* **Exercise brief**:
Take the listing and print it in full, exactly as given.
===
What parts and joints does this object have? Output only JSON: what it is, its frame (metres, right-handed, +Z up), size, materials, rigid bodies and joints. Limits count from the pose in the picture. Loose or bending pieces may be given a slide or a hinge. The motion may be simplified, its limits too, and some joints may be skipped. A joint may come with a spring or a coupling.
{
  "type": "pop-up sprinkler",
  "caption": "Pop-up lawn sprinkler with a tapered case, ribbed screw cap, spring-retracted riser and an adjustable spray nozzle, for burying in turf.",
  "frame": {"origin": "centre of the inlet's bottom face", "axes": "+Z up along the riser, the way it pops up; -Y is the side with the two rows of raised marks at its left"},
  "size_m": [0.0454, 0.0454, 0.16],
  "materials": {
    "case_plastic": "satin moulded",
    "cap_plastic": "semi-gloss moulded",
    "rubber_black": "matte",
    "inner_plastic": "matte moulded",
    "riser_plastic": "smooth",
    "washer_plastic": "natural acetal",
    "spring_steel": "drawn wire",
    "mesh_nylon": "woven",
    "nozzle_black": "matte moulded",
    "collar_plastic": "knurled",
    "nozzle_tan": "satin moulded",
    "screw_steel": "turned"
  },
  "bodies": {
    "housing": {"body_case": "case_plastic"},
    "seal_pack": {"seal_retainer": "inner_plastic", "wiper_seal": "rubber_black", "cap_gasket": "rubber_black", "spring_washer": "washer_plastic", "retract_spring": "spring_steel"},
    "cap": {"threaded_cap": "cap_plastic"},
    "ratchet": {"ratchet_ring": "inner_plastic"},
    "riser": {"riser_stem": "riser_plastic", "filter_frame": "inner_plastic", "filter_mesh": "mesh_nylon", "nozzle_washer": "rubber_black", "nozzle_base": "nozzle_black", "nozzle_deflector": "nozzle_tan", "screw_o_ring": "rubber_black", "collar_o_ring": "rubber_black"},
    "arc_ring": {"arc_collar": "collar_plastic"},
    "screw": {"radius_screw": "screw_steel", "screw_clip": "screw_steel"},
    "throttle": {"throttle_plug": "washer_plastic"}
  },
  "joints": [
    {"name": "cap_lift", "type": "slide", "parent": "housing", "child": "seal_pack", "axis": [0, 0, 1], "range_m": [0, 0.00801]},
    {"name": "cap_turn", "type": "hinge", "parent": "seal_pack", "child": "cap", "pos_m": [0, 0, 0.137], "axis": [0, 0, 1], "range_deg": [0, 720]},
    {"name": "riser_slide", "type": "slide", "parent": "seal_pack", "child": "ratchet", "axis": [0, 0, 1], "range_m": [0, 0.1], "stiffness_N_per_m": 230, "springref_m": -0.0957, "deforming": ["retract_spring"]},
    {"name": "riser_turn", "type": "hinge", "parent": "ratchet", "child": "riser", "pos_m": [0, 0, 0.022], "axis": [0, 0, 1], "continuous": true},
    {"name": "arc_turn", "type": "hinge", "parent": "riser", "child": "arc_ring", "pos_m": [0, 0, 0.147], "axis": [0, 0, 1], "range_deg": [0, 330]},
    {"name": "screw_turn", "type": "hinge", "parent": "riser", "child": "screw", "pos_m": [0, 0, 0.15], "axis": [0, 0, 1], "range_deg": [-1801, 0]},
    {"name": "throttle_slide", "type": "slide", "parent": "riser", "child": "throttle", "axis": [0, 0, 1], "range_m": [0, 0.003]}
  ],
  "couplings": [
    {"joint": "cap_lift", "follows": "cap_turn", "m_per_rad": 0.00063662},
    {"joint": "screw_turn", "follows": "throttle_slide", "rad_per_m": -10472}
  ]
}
===
* **Task answer**:
What parts and joints does this object have? Output only JSON: what it is, its frame (metres, right-handed, +Z up), size, materials, rigid bodies and joints. Limits count from the pose in the picture. Loose or bending pieces may be given a slide or a hinge. The motion may be simplified, its limits too, and some joints may be skipped. A joint may come with a spring or a coupling.
{
  "type": "pop-up sprinkler",
  "caption": "Pop-up lawn sprinkler with a tapered case, ribbed screw cap, spring-retracted riser and an adjustable spray nozzle, for burying in turf.",
  "frame": {"origin": "centre of the inlet's bottom face", "axes": "+Z up along the riser, the way it pops up; -Y is the side with the two rows of raised marks at its left"},
  "size_m": [0.0454, 0.0454, 0.16],
  "materials": {
    "case_plastic": "satin moulded",
    "cap_plastic": "semi-gloss moulded",
    "rubber_black": "matte",
    "inner_plastic": "matte moulded",
    "riser_plastic": "smooth",
    "washer_plastic": "natural acetal",
    "spring_steel": "drawn wire",
    "mesh_nylon": "woven",
    "nozzle_black": "matte moulded",
    "collar_plastic": "knurled",
    "nozzle_tan": "satin moulded",
    "screw_steel": "turned"
  },
  "bodies": {
    "housing": {"body_case": "case_plastic"},
    "seal_pack": {"seal_retainer": "inner_plastic", "wiper_seal": "rubber_black", "cap_gasket": "rubber_black", "spring_washer": "washer_plastic", "retract_spring": "spring_steel"},
    "cap": {"threaded_cap": "cap_plastic"},
    "ratchet": {"ratchet_ring": "inner_plastic"},
    "riser": {"riser_stem": "riser_plastic", "filter_frame": "inner_plastic", "filter_mesh": "mesh_nylon", "nozzle_washer": "rubber_black", "nozzle_base": "nozzle_black", "nozzle_deflector": "nozzle_tan", "screw_o_ring": "rubber_black", "collar_o_ring": "rubber_black"},
    "arc_ring": {"arc_collar": "collar_plastic"},
    "screw": {"radius_screw": "screw_steel", "screw_clip": "screw_steel"},
    "throttle": {"throttle_plug": "washer_plastic"}
  },
  "joints": [
    {"name": "cap_lift", "type": "slide", "parent": "housing", "child": "seal_pack", "axis": [0, 0, 1], "range_m": [0, 0.00801]},
    {"name": "cap_turn", "type": "hinge", "parent": "seal_pack", "child": "cap", "pos_m": [0, 0, 0.137], "axis": [0, 0, 1], "range_deg": [0, 720]},
    {"name": "riser_slide", "type": "slide", "parent": "seal_pack", "child": "ratchet", "axis": [0, 0, 1], "range_m": [0, 0.1], "stiffness_N_per_m": 230, "springref_m": -0.0957, "deforming": ["retract_spring"]},
    {"name": "riser_turn", "type": "hinge", "parent": "ratchet", "child": "riser", "pos_m": [0, 0, 0.022], "axis": [0, 0, 1], "continuous": true},
    {"name": "arc_turn", "type": "hinge", "parent": "riser", "child": "arc_ring", "pos_m": [0, 0, 0.147], "axis": [0, 0, 1], "range_deg": [0, 330]},
    {"name": "screw_turn", "type": "hinge", "parent": "riser", "child": "screw", "pos_m": [0, 0, 0.15], "axis": [0, 0, 1], "range_deg": [-1801, 0]},
    {"name": "throttle_slide", "type": "slide", "parent": "riser", "child": "throttle", "axis": [0, 0, 1], "range_m": [0, 0.003]}
  ],
  "couplings": [
    {"joint": "cap_lift", "follows": "cap_turn", "m_per_rad": 0.00063662},
    {"joint": "screw_turn", "follows": "throttle_slide", "rad_per_m": -10472}
  ]
}